Sunday, February 3, 2008

A Pediatric Recap

It's odd. Pediatrics was by far my best clinical experience but I wrote very little about it.

Due to a Monday snow delay, I only spent two days on the hospital floor. I did, however, get to spend a day in the pediatric hematology/oncology outpatient clinic, which provided me the chance to do lots of observing, ask questions, and entertain younger siblings while an older child got their chemotherapy treatment. It also provided what was perhaps one of my most profound pediatric experiences, when a four year old boy rattled off the names of each of his chemotherapy treatments to me -- this was shortly after he and I talked about the joys of a peanut butter, jelly, and banana sandwiches. I felt like someone punched me in the stomach.

My days on the floor were wonderful. I shadowed great nurses (some of them PLU graduates!), and performed lots of assessments on a wide variety of patients. My first day we had an adolescent under observation during her recovery from a suicide attempt, a toddler recovering from a sickle cell crisis, and an infant recovering from several complications from surgery to repair a congenital heart defect.

I spent most of my time with the baby even though I couldn't hold her. I helped the occupational therapist during her assessment, and watched the baby's PICC line get removed. I also had the chance to take out the toddler's IV prior to his discharge. That kiddo had a pretty mean right hook. :)

My second day on the floor was a little slower. I took on the care of a school-aged child with asthma. I performed his assessments, and gave his medications. I also had the chance to help another nurse on the floor with a difficult patient. He was a fussy infant experiencing withdrawal symptoms while being weaned from narcotics. It took me and a nurse tech to calm him down, and then I held him for an hour. The unit secretary came in the room to tell me how sweet it was to see him calm and letting someone hold him. He'd been inconsolable the day before.

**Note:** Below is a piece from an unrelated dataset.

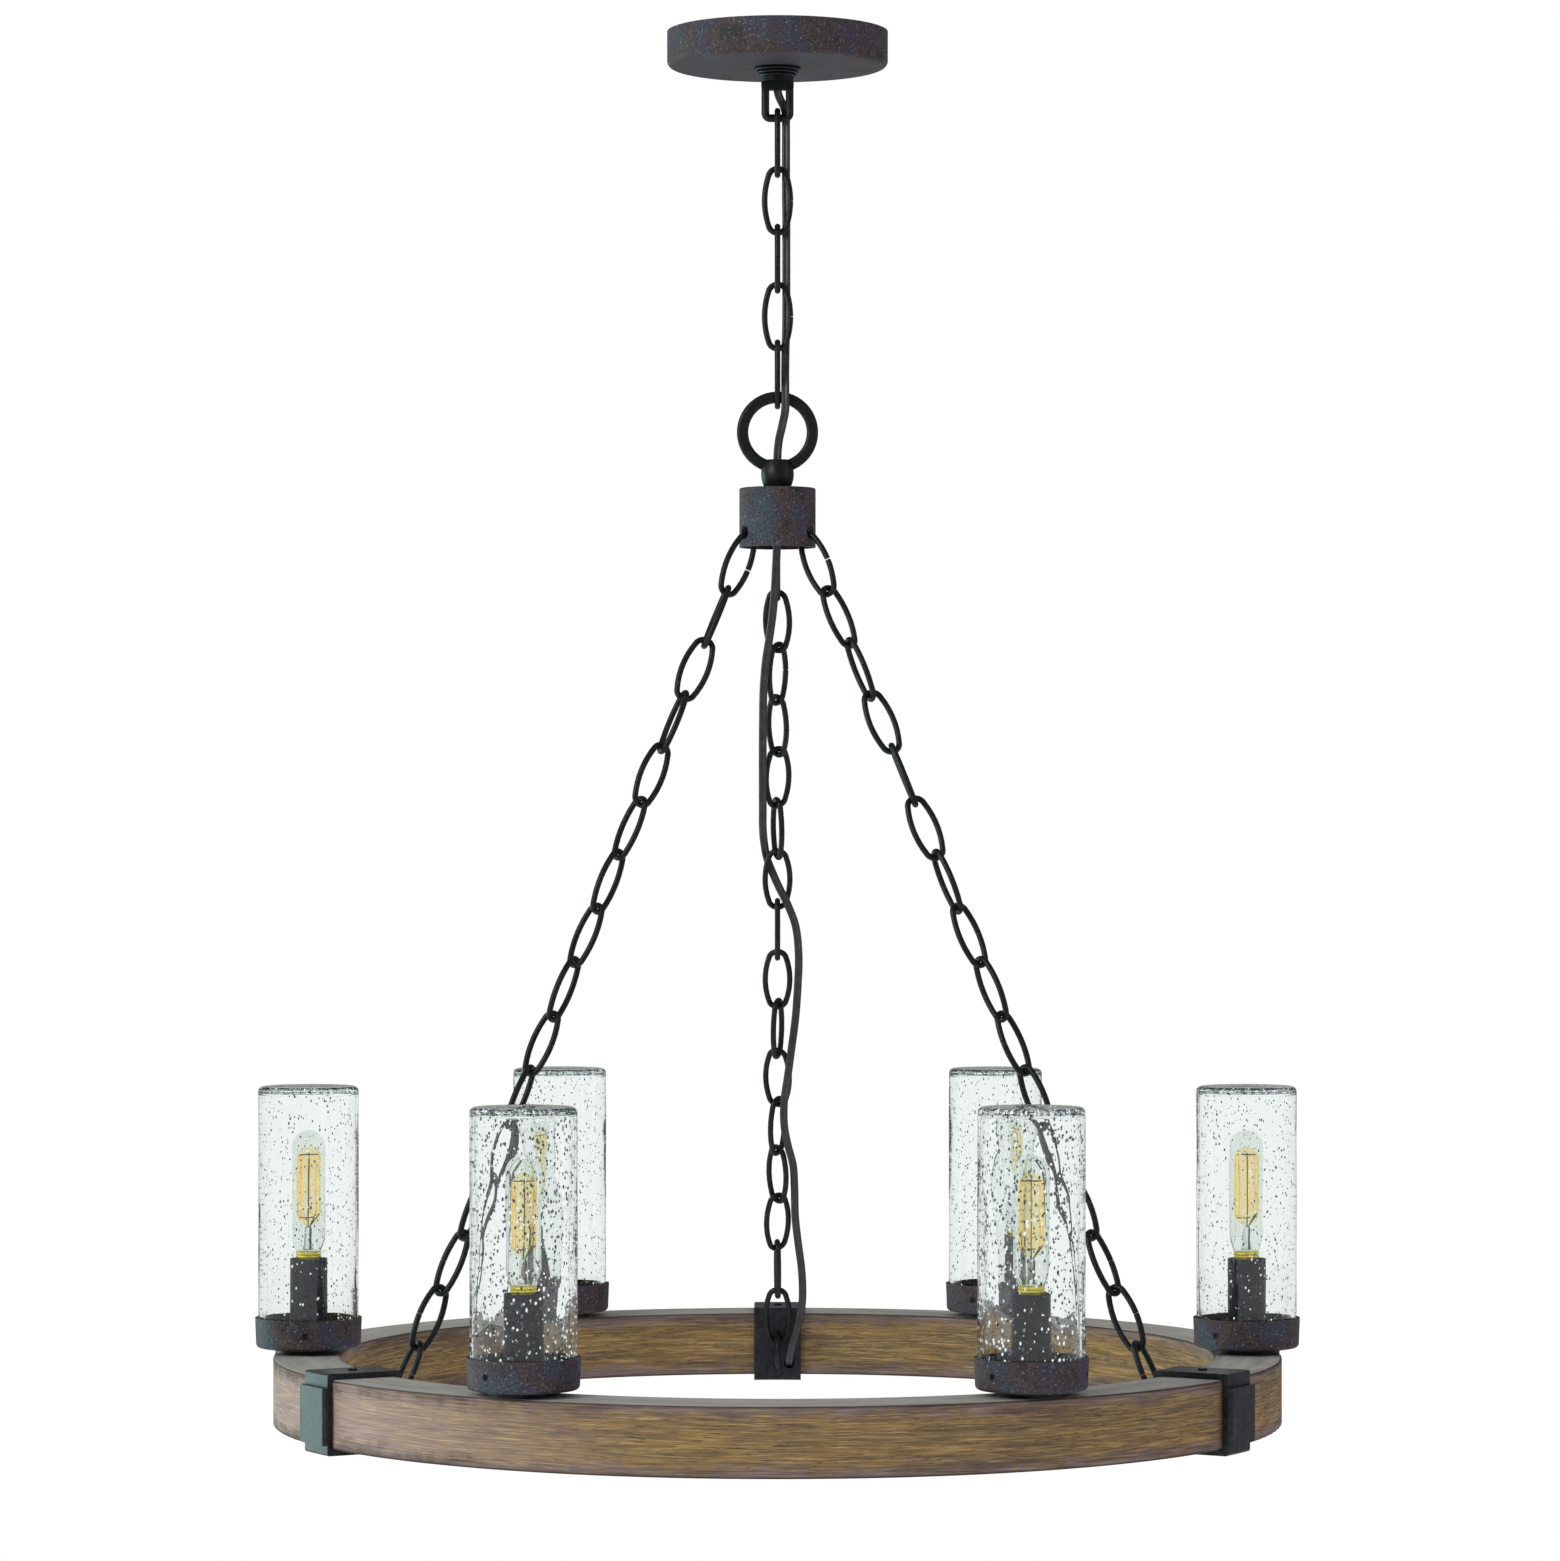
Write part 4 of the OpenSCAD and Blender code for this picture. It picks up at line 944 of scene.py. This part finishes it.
def wires(name, runs, thickness, finish_name):
    """Round wires along runs of points."""
    points, edges = [], []
    for run in runs:
        edges += [(len(points) + i, len(points) + i + 1) for i in range(len(run) - 1)]
        points += run
    mesh = bpy.data.meshes.new(name)
    mesh.from_pydata(points, edges, [])
    start = link_to_scene(bpy.data.objects.new(name, mesh))
    made = grow(name, wire_tree, start, Thickness=thickness / 2, Finish=FINISH[finish_name])
    made.data.shade_smooth()
    return made


# %% [markdown]
# The glass is a thin tube with a round end, drawn in to a neck where it was sealed. All heights in
# a bulb are counted from the foot of its glass.

# %% Outline the bulb's glass
BULB_WALL = 0.8 * MM
NECK_R = 7.9 * MM
NECK_H = 6 * MM
DOME = 84  # degrees of the round end, from its side to where it closes


def glass_outline(foot, top, r):
    """Down the outer side and up the inner one."""
    inner = r - BULB_WALL
    shoulder, drawn_in, neck = foot + NECK_H + 4 * MM, foot + NECK_H + 1.5 * MM, foot + 2.5 * MM
    outline = [(0, top)] + bend(0, top - r, r, DOME, 0, 10)
    outline += [(r, shoulder), (r - 0.3 * MM, drawn_in), (NECK_R + BULB_WALL, neck), (NECK_R, foot)]
    outline += [(NECK_R - BULB_WALL, foot), (NECK_R, neck), (inner - 0.3 * MM, drawn_in)]
    outline.append((inner, shoulder))
    return outline + bend(0, top - r, inner, 0, DOME, 10) + [(0, top - BULB_WALL)]


# %% [markdown]
# The filament stands as a cage of eight strands round the bulb's middle. The painted glow is a
# capsule a little larger than the cage, a warm veil in place of the filament's light in the glass.

# %% Outline the painted glow
CAGE_R = 6.8 * MM
CAGE_LOW = 21.2 * MM
CAGE_HIGH = 61.3 * MM
PAINTED_GLOW_GAP = 1.2 * MM
PAINTED_GLOW_BEND = 3 * MM  # the capsule's round ends begin this far in from the cage's ends
PAINTED_GLOW_END = 5 * MM  # and close this far out from them


def painted_glow_outline(foot):
    low_z, high_z, r = foot + CAGE_LOW, foot + CAGE_HIGH, CAGE_R + PAINTED_GLOW_GAP
    outline = [(0, high_z + PAINTED_GLOW_END)] + bend(0, high_z - PAINTED_GLOW_BEND, r, 80, 0)
    return outline + bend(0, low_z + PAINTED_GLOW_BEND, r, 0, -80) + [(0, low_z - PAINTED_GLOW_END)]


# %% [markdown]
# Under the glass sits a pressed brass collar with two ridges, and under that the screw cap. Its
# seven threads are plain rings here, as the socket hides them.

# %% Outline the brass
SKIRT_R = 8.3 * MM
SKIRT_H = 4.1 * MM
RIDGE = 1 * MM
RIDGES_AT = (0.27, 0.73)  # shares of the collar's height, downward
CAP_R = 7 * MM
CAP_DOWN = 21.5 * MM
THREADS = 7
THREAD_R = 0.9 * MM
THREAD_FIRST, THREAD_PITCH = 2.2, 2.6  # in millimetres, down from the collar
TIP = 1.2 * MM


def cap_outline(foot):
    skirt_low = foot - SKIRT_H
    cap_low = skirt_low - CAP_DOWN
    outline = [(0, foot + 0.3 * MM), (NECK_R - BULB_WALL, foot + 0.3 * MM)]
    outline.append((SKIRT_R - 0.7 * MM, foot))
    for share in RIDGES_AT:
        outline += bend(SKIRT_R - RIDGE, foot - SKIRT_H * share, RIDGE * 0.85, 75, -75, 4)
        outline.append((SKIRT_R - 1.9 * MM, foot - SKIRT_H * (share + 0.23)))
    outline += [(SKIRT_R - 0.7 * MM, skirt_low), (CAP_R, skirt_low)]
    for j in range(THREADS):
        z = skirt_low - (THREAD_FIRST + THREAD_PITCH * j) * MM
        outline += bend(CAP_R - THREAD_R, z, THREAD_R, 70, -70, 3)
    return outline + [(CAP_R - 2 * MM, cap_low), (2.5 * MM, cap_low - TIP), (0, cap_low - TIP)]


# %% [markdown]
# The stem is a glass tube, flared at its foot where it was sealed to the bulb, and thicker at its
# head where it was pinched round the wires.

# %% Outline the stem
STEM_H = 16 * MM


def stem_outline(foot):
    head = foot + STEM_H
    return [(0, head), (1.6 * MM, head), (2.3 * MM, head - 2 * MM),
            (2.2 * MM, foot + STEM_H * 0.45), (3.4 * MM, foot + 2 * MM),
            (3.6 * MM, foot + 0.4 * MM), (0, foot + 0.4 * MM)]


# %% [markdown]
# A rod stands on the stem, with a hook between each two strands, high and low by turns. The two
# lead wires come out of the stem and lean out to the first and the last strand.

# %% Lay the rod, the hooks and the lead wires
STRANDS = 8
STRAND_TURNS = [math.tau * j / STRANDS for j in range(STRANDS)]
HALF_LOOP = CAGE_R * math.sin(math.pi / STRANDS)  # half the way from one strand to the next
LEAD_R, LEAD_TURN = 1.2 * MM, 0.4  # where the lead wires stand in the stem


def around(centre, radius, turn, height):
    return (centre[0] + radius * math.cos(turn), centre[1] + radius * math.sin(turn), height)


def lead_runs(centre, foot):
    low_z, high_z = foot + CAGE_LOW, foot + CAGE_HIGH
    runs = [[(*centre, foot + STEM_H - 1 * MM), (*centre, high_z + 1 * MM)]]
    for j, turn in enumerate(STRAND_TURNS[:-1]):
        z = low_z if j % 2 else high_z
        runs.append([(*centre, z), around(centre, CAGE_R - 0.4 * MM, turn + math.pi / STRANDS, z)])
    for turn, side in ((STRAND_TURNS[0], 1), (STRAND_TURNS[-1], -1)):
        runs.append([around(centre, LEAD_R, side * LEAD_TURN, foot + 1 * MM),
                     around(centre, LEAD_R, side * LEAD_TURN, foot + STEM_H),
                     around(centre, CAGE_R, turn, low_z + HALF_LOOP)])
    return runs


# %% [markdown]
# The filament is one wire that goes up and down the cage, with a half circle over each hook.

# %% Lay the filament
LOOP_SHARES = (0.2, 0.4, 0.6, 0.8)


def filament_run(centre, foot):
    low_z, high_z = foot + CAGE_LOW + HALF_LOOP, foot + CAGE_HIGH - HALF_LOOP
    path = []
    for j, turn in enumerate(STRAND_TURNS):
        ends = [around(centre, CAGE_R, turn, low_z), around(centre, CAGE_R, turn, high_z)]
        path += ends[::-1] if j % 2 else ends
        if j < STRANDS - 1:
            z, up = (low_z, -1) if j % 2 else (high_z, 1)
            for share in LOOP_SHARES:
                path.append(around(centre, CAGE_R, turn + share * math.tau / STRANDS,
                                   z + up * HALF_LOOP * math.sin(math.pi * share)))
    return path


# %% Put the six bulbs together
LEAD_THICK = 0.8 * MM
FILAMENT_THICK = 0.5 * MM

for k in range(COUNT):
    number, body = k + 1, f"bulb_body_{k + 1}"
    glass_node, cap_node = f"bulb_glass_{number}", f"bulb_base_{number}"
    centre, low, high = middle_of(glass_node)
    foot, top, r = low.z, high.z, (high.x - low.x) / 2
    for part, outline, steps, replaced, finish_name, slot_name in (
        ("bulb", glass_outline(foot, top, r), MEDIUM, [glass_node], "bulb_glass", "bulb_glass"),
        ("painted_glow", painted_glow_outline(foot), SMALL, [], "painted_glow", "bulb_glass"),
        ("cap", cap_outline(foot), MEDIUM, [cap_node], "bulb_brass", "bulb_brass"),
        ("stem", stem_outline(foot), SMALL, [], "stem_glass", "bulb_brass"),
    ):
        piece = spin(f"{part}_{number}", outline, centre, steps)
        put(piece, body, replaced, finish_name)
    for part, runs, thickness, finish_name in (
        ("leads", lead_runs(centre, foot), LEAD_THICK, "lead_wire"),
        ("filament", [filament_run(centre, foot)], FILAMENT_THICK, "glow"),
    ):
        piece = wires(f"{part}_{number}", runs, thickness, finish_name)
        put(piece, body, [], finish_name)
print("six bulbs,", round(1000 * (top - foot), 1), "mm of glass each")

# %% [markdown]
# ## The screw collar
# The collar that holds the canopy up is turned brass work, painted black: three steps, each with a
# rounded lip, so that it reads as a stack of fine rings.

# %% Turn the collar
COLLAR_STEPS = 3
STEP_IN = 1.45 * MM
COLLAR_BORE = 10.5 * MM
LIP_ARC = 85  # degrees up and down from the middle of a lip

centre, low, high = middle_of("screw_collar")
lip = (high.z - low.z) / (2 * COLLAR_STEPS)
outline = [(COLLAR_BORE, high.z)]
for j in range(COLLAR_STEPS):
    reach = (high.x - low.x) / 2 - j * STEP_IN
    outline += bend(reach - lip, high.z - lip * (2 * j + 1), lip, LIP_ARC, -LIP_ARC)
outline += [(COLLAR_BORE, low.z)]
collar = spin("collar", outline, centre, ring=True)
put(collar, "canopy_body", ["screw_collar"], "black_iron")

And there were so many more wonderful experiences! If there's anything I've learned in pediatrics, it's that I don't like seeing sick kids -- but I do love taking care of them.

Labor and delivery has some serious competition.

1 comment:

zandra said...

Hooray!!! Go Peds!!! Lol, I'm like the Pediatrics Cheerleader.

Although, I must say, I really loved working with the nurse midwives down in Stockton, and hope to have similar women delivering my babies someday. I think you'd make such an amazing nurse midwife! You get to hold babies in that job too. :)

I'm like the little engine that could -- nursing school style.